_WHAT IS NEEDED_
Exactly repeat the lines starting at the one that holds "eight insulated conductors" and ending at the one that holds "bpy.data.objects.remove(obj)". Both end lines count; leave out everything else.

_DATA TO PROCESS_
-----

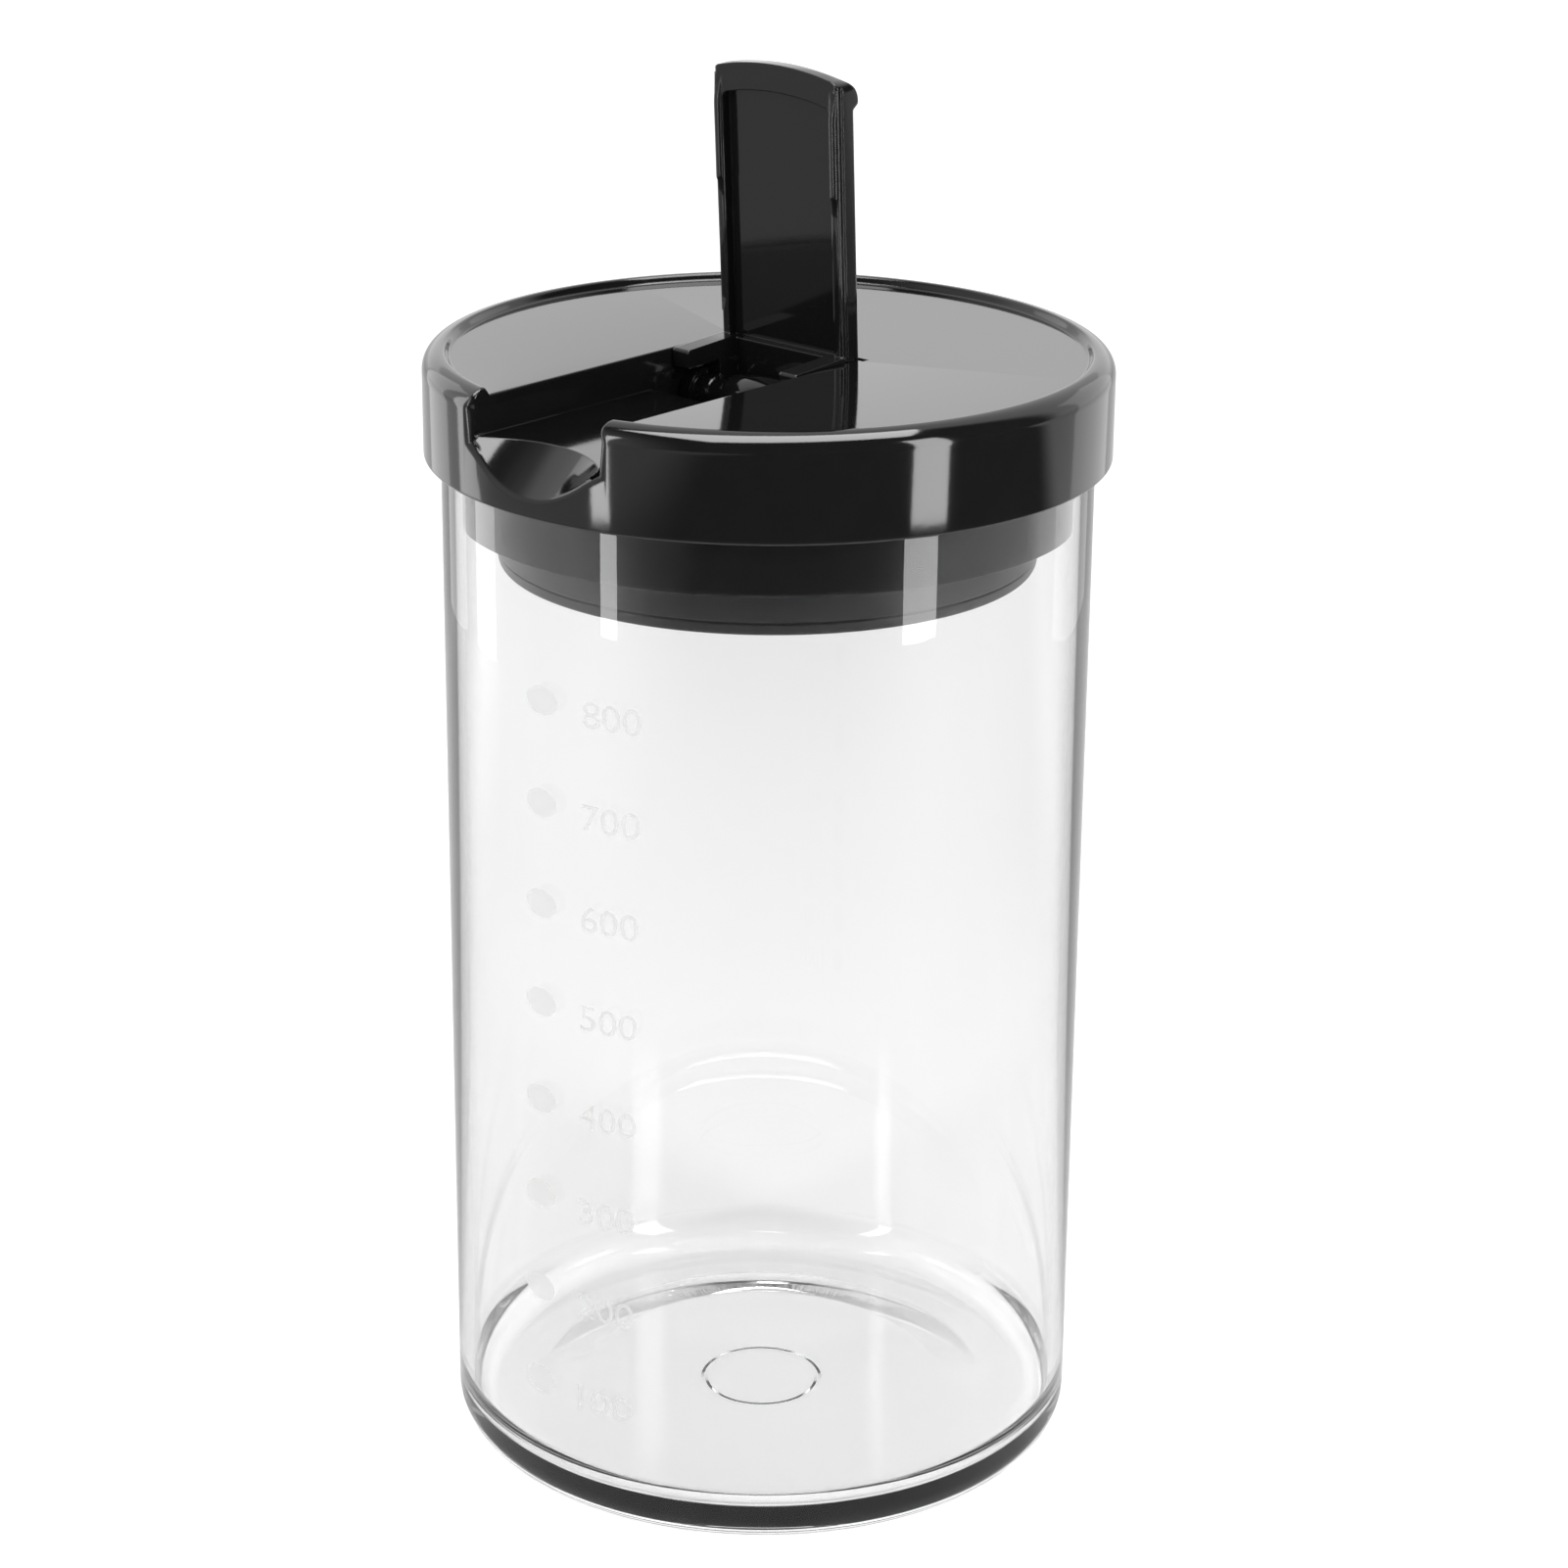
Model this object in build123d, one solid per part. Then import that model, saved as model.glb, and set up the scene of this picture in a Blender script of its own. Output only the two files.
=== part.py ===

-----

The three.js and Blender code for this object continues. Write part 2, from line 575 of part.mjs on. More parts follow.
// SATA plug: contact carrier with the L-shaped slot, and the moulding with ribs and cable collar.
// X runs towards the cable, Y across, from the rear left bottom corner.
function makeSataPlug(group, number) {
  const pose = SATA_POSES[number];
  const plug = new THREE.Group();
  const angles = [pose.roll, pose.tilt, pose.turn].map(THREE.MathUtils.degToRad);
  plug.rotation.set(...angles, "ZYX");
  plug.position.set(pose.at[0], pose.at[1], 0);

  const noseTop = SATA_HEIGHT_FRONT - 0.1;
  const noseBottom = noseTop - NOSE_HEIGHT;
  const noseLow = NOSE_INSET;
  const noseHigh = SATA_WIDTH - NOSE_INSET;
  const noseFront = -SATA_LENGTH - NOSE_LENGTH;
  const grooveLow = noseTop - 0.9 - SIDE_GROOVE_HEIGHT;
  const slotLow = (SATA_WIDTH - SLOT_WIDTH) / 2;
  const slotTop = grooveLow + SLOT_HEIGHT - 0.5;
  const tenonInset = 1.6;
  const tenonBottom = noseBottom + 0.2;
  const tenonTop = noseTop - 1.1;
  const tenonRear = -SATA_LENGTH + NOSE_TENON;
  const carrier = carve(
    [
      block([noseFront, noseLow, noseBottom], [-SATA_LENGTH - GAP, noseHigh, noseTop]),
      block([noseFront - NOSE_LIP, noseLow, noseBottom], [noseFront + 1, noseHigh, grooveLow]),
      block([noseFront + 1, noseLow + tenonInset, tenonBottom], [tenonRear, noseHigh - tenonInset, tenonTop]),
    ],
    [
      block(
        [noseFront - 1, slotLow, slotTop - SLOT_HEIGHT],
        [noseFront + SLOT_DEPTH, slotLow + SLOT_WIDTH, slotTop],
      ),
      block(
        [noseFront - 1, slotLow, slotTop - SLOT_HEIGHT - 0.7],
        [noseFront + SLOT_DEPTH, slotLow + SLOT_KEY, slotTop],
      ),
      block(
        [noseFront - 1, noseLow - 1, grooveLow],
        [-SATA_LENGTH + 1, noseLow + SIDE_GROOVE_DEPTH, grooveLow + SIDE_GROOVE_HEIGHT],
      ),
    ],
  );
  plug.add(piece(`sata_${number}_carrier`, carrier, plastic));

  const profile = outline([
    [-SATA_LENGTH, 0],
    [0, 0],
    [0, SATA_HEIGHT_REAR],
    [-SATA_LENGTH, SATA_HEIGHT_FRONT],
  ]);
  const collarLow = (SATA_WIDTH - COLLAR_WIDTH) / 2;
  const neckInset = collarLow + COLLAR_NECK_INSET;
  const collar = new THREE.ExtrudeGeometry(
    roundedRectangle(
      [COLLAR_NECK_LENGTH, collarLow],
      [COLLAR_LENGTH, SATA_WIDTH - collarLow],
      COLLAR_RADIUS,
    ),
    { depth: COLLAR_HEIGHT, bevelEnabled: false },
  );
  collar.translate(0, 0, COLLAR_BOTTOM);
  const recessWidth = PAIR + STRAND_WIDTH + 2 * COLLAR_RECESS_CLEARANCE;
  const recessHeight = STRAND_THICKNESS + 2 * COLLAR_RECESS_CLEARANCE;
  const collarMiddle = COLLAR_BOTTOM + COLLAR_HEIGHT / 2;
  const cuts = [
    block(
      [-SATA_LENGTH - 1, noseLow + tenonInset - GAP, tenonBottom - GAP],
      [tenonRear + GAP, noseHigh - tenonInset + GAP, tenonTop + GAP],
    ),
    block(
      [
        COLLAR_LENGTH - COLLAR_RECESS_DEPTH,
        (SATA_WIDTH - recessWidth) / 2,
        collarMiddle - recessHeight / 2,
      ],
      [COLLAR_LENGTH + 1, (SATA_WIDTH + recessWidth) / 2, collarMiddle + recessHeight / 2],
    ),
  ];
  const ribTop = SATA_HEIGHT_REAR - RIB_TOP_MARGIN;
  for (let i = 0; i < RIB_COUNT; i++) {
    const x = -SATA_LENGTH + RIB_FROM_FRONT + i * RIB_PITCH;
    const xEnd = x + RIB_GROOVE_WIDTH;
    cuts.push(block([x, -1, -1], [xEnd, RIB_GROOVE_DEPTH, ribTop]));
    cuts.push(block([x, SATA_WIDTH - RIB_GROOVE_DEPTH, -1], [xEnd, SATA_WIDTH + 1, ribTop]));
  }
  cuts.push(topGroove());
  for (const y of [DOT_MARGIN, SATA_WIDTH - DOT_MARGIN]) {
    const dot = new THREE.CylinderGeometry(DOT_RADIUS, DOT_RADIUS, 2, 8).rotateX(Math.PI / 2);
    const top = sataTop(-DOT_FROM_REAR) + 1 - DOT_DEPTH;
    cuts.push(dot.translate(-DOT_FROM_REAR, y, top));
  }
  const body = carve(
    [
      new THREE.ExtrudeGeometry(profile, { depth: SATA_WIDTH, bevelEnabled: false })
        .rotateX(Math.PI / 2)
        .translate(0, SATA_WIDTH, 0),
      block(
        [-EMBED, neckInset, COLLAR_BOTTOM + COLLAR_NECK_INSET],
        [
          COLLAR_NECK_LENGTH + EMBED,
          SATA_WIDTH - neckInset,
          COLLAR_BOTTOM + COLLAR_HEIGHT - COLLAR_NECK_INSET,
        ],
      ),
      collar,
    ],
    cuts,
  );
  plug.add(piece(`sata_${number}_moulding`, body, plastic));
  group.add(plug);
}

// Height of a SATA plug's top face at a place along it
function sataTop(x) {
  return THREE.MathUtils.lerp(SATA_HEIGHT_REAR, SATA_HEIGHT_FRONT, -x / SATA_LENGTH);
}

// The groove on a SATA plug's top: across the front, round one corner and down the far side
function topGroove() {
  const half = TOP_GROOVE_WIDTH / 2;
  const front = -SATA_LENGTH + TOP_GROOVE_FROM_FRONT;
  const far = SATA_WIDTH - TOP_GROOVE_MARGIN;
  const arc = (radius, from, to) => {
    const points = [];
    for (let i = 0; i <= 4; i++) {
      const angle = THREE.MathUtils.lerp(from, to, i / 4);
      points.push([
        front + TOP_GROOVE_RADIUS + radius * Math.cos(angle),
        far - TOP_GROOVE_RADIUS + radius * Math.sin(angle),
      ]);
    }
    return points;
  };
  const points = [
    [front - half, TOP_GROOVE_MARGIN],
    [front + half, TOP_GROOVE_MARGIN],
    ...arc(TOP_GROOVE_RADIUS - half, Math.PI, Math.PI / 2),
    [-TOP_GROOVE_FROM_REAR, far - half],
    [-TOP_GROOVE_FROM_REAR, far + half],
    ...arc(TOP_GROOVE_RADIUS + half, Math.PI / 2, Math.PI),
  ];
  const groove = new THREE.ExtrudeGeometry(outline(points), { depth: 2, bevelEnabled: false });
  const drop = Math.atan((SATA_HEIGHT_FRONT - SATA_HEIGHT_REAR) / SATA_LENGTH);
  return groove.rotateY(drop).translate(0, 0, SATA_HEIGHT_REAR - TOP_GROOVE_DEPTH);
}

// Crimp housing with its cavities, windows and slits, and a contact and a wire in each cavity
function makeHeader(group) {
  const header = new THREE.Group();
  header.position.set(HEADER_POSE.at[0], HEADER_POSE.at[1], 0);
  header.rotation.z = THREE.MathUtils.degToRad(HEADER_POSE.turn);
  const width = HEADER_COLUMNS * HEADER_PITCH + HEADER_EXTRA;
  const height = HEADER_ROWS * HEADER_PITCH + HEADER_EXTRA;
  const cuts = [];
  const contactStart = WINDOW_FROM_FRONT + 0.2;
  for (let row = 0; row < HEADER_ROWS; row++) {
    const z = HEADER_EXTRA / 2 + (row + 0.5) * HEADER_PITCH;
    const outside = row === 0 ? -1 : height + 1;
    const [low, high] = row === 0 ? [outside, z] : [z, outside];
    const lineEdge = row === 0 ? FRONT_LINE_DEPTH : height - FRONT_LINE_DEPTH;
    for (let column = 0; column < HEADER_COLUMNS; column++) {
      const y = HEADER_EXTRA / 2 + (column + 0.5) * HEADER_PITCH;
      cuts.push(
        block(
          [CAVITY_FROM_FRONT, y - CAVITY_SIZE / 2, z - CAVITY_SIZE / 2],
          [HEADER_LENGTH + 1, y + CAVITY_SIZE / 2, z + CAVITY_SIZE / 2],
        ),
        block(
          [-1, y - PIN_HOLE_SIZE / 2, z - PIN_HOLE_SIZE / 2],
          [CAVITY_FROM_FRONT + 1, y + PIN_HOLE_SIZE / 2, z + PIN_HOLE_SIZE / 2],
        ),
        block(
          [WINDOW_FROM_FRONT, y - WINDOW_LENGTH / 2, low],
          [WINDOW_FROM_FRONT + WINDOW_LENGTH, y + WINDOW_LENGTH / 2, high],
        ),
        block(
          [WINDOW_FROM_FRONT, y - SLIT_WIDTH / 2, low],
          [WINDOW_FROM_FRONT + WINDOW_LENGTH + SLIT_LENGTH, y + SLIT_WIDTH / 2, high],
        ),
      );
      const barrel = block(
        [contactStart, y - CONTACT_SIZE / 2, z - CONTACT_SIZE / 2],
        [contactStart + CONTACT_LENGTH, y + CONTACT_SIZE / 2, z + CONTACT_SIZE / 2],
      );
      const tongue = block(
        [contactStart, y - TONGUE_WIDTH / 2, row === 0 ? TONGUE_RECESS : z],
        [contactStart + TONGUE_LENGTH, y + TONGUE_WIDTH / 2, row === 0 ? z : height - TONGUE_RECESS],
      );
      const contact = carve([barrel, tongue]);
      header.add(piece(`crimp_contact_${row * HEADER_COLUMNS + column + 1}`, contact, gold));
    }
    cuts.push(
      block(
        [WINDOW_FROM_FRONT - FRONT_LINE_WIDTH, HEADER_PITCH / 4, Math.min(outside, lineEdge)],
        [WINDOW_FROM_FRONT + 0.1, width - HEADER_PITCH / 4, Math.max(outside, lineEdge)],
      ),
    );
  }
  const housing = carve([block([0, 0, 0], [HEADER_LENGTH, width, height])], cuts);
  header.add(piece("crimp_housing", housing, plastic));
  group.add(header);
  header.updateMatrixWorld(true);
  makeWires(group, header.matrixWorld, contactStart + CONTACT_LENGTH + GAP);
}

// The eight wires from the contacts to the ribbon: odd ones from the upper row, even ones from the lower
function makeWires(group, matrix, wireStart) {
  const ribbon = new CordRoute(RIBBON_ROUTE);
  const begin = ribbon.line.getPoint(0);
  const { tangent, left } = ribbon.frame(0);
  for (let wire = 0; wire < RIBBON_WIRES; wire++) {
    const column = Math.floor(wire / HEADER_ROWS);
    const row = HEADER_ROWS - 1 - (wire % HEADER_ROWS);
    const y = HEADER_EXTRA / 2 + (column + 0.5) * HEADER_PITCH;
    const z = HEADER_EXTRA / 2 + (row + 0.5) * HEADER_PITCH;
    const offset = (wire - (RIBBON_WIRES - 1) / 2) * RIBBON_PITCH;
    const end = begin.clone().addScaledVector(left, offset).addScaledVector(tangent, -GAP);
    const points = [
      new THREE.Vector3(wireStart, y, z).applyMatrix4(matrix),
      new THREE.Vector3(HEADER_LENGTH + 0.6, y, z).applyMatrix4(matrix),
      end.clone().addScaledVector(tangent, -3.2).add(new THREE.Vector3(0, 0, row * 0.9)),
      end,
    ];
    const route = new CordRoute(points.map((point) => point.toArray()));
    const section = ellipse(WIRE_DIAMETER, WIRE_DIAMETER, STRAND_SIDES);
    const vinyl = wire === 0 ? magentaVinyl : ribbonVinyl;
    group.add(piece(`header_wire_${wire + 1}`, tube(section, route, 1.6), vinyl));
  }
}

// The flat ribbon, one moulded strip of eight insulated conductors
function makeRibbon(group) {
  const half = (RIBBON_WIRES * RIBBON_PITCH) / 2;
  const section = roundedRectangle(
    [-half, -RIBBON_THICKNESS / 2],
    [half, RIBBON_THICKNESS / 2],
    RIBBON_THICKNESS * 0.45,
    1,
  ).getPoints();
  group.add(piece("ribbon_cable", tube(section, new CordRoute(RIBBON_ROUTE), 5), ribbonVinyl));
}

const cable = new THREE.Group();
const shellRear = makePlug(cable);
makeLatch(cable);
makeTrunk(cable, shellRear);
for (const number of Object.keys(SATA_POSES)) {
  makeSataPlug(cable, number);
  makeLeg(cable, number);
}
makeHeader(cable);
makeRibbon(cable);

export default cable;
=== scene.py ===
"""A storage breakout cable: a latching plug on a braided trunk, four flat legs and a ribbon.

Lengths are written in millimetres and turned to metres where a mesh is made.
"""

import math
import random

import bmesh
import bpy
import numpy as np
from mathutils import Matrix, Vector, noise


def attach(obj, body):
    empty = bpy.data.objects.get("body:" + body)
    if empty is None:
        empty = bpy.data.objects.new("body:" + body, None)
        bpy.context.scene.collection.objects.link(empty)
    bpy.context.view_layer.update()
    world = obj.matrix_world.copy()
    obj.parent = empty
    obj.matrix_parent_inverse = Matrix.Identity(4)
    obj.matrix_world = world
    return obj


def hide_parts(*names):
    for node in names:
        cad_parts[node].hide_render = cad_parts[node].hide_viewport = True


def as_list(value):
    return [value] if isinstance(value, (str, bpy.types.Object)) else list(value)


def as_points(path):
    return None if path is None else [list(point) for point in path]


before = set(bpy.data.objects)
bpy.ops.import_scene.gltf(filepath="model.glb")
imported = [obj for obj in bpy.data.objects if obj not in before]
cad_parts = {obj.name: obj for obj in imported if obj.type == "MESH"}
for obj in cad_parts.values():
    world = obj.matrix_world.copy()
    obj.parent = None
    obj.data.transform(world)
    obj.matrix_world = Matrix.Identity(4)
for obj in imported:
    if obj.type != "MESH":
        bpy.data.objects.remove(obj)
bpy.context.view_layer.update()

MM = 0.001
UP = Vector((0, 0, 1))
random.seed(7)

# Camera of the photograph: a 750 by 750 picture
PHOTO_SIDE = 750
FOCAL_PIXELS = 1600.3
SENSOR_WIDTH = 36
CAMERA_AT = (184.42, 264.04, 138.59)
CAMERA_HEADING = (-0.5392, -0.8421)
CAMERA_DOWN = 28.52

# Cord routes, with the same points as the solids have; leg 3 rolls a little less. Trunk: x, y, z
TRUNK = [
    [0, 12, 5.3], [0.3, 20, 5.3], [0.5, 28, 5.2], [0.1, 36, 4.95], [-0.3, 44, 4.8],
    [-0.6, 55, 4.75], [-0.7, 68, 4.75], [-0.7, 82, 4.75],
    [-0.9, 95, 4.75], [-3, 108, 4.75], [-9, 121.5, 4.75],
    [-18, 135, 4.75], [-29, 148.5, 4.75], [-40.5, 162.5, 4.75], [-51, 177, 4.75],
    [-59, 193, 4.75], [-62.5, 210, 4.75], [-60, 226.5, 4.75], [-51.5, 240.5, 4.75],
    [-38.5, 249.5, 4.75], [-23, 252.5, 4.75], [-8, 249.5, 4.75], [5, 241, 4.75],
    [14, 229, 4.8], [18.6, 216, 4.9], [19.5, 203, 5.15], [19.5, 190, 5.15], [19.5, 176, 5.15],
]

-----

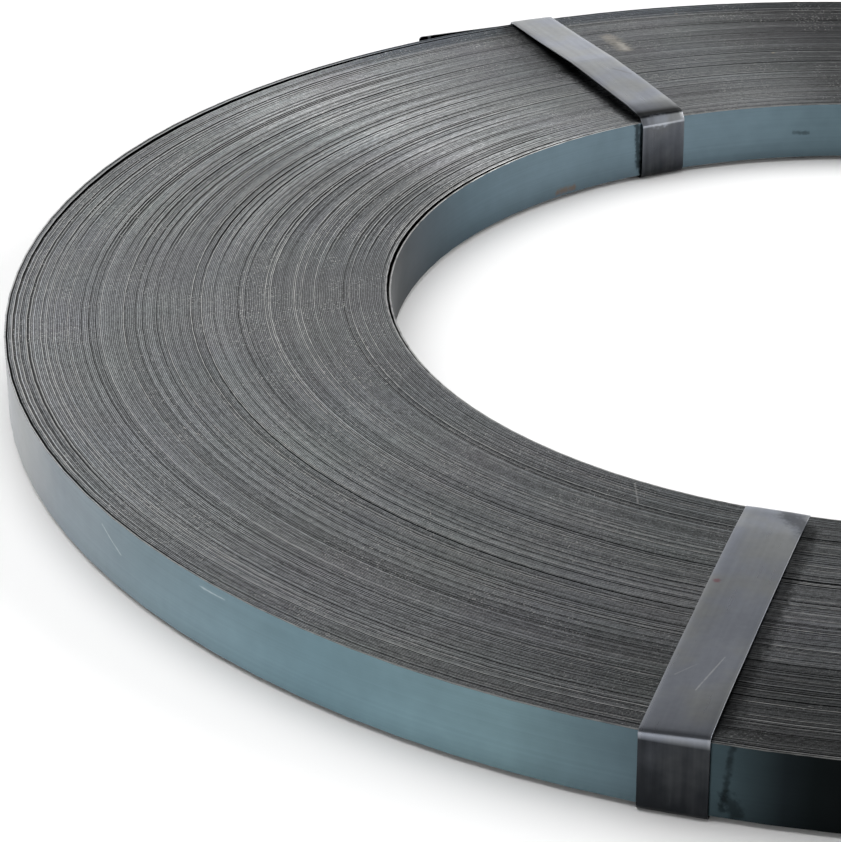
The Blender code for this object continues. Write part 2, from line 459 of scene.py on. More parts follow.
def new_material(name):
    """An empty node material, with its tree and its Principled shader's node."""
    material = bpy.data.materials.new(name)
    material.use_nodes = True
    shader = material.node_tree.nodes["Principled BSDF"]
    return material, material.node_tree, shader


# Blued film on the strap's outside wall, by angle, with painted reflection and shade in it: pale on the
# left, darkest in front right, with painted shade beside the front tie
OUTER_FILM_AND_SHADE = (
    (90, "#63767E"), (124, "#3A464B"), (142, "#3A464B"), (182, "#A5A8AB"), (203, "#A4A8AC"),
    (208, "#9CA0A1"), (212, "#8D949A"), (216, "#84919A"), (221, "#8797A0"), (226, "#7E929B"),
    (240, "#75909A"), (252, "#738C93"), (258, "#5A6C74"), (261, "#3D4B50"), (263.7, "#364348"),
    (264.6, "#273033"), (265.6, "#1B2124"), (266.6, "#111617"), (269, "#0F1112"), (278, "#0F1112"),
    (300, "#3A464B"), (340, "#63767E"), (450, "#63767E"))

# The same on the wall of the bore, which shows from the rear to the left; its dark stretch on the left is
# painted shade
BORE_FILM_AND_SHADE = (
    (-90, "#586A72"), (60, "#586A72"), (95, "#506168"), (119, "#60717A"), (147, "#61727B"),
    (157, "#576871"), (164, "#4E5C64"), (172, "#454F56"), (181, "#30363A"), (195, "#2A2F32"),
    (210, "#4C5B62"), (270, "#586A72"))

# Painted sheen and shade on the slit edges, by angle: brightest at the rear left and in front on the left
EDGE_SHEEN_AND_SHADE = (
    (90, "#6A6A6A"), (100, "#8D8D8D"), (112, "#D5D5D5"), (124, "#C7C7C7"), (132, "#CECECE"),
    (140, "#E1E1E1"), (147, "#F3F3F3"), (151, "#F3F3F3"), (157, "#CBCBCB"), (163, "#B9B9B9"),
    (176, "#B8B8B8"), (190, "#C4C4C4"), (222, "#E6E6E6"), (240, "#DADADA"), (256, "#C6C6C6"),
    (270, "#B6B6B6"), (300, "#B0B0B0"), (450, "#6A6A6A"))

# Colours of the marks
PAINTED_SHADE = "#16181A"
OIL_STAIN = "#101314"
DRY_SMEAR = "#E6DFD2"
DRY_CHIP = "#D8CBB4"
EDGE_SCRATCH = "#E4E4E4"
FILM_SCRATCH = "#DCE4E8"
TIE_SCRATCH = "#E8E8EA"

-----

_RESPONSE TO THIS EXERCISE_
// The flat ribbon, one moulded strip of eight insulated conductors
function makeRibbon(group) {
  const half = (RIBBON_WIRES * RIBBON_PITCH) / 2;
  const section = roundedRectangle(
    [-half, -RIBBON_THICKNESS / 2],
    [half, RIBBON_THICKNESS / 2],
    RIBBON_THICKNESS * 0.45,
    1,
  ).getPoints();
  group.add(piece("ribbon_cable", tube(section, new CordRoute(RIBBON_ROUTE), 5), ribbonVinyl));
}

const cable = new THREE.Group();
const shellRear = makePlug(cable);
makeLatch(cable);
makeTrunk(cable, shellRear);
for (const number of Object.keys(SATA_POSES)) {
  makeSataPlug(cable, number);
  makeLeg(cable, number);
}
makeHeader(cable);
makeRibbon(cable);

export default cable;
=== scene.py ===
"""A storage breakout cable: a latching plug on a braided trunk, four flat legs and a ribbon.

Lengths are written in millimetres and turned to metres where a mesh is made.
"""

import math
import random

import bmesh
import bpy
import numpy as np
from mathutils import Matrix, Vector, noise


def attach(obj, body):
    empty = bpy.data.objects.get("body:" + body)
    if empty is None:
        empty = bpy.data.objects.new("body:" + body, None)
        bpy.context.scene.collection.objects.link(empty)
    bpy.context.view_layer.update()
    world = obj.matrix_world.copy()
    obj.parent = empty
    obj.matrix_parent_inverse = Matrix.Identity(4)
    obj.matrix_world = world
    return obj


def hide_parts(*names):
    for node in names:
        cad_parts[node].hide_render = cad_parts[node].hide_viewport = True


def as_list(value):
    return [value] if isinstance(value, (str, bpy.types.Object)) else list(value)


def as_points(path):
    return None if path is None else [list(point) for point in path]


before = set(bpy.data.objects)
bpy.ops.import_scene.gltf(filepath="model.glb")
imported = [obj for obj in bpy.data.objects if obj not in before]
cad_parts = {obj.name: obj for obj in imported if obj.type == "MESH"}
for obj in cad_parts.values():
    world = obj.matrix_world.copy()
    obj.parent = None
    obj.data.transform(world)
    obj.matrix_world = Matrix.Identity(4)
for obj in imported:
    if obj.type != "MESH":
        bpy.data.objects.remove(obj)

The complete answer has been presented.